Restart vs Shut Down: Why Only Restart Fixes Your PC

By John Johnes

You shut your laptop down for the night. Next morning you turn it on — and the same glitch is right back. The Bluetooth mouse won’t pair, the Wi-Fi keeps dropping, or it’s still crawling. So you hit Restart instead, and suddenly everything works.

That’s not luck. In Windows 10 and 11, Restart and Shut Down do two different things under the hood — and only one of them actually gives your PC a fresh start. Here’s what’s really happening, and how to make shutting down work the way you think it does.

Finger pressing a glowing power button on a laptop keyboard

Is Restart the Same as Shut Down?

No. In Windows 10 and 11, restarting and shutting down are not the same. A feature called Fast Startup saves part of your system to disk when you shut down, so the next boot reloads that saved state instead of starting clean. A Restart ignores Fast Startup and always does a full reboot. That’s why Restart clears glitches a Shut Down brings right back.

What Is Fast Startup, and Why Is It On Without You Knowing?

Fast Startup — also called Hybrid Boot or Hiberboot — is a Windows feature that makes your PC boot faster. It’s turned on by default, so most people use it without ever choosing to.

Here’s the trick. When you click Shut Down, Windows closes your apps and logs you out, just like always. But instead of powering everything off, it saves the Windows kernel and your loaded drivers to a hibernation file called hiberfil.sys on your drive.

On the next start, Windows skips most of the hardware setup and loads that saved state back. The payoff is real: boot times drop by roughly 30–60%, which you notice most on older hard drives. That hibernation file isn’t small either — it usually takes up about 70–75% of your installed RAM.
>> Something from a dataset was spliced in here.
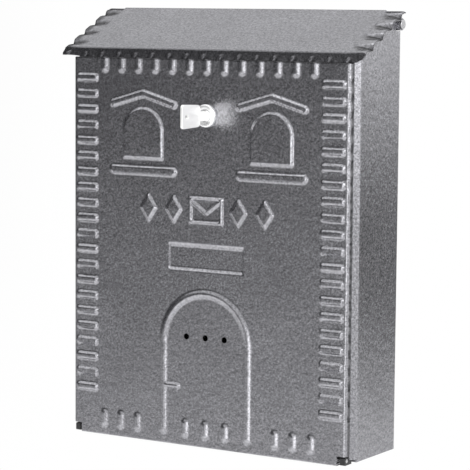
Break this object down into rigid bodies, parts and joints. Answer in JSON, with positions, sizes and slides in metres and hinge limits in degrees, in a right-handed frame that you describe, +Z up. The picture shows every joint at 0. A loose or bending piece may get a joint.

According to Microsoft’s own documentation, Fast Startup is enabled by default, and a shutdown with it on saves “the kernel session and device drivers (system information) to the hiberfil.sys file on disk instead of closing it.”

Why Does Restart Fix Problems That Shut Down Leaves Behind?

Because your drivers never fully reset on a Fast Startup shutdown. The kernel session gets frozen to disk and thawed back out the next morning — same state, same bugs.

A Restart is different. Fast Startup doesn’t apply to Restart at all. A restart tears the kernel down and rebuilds it from scratch, a true cold boot. Drivers reinitialize, memory clears, and whatever was stuck gets a clean slate. As How-To Geek puts it, restarting bypasses Fast Startup even when it is enabled.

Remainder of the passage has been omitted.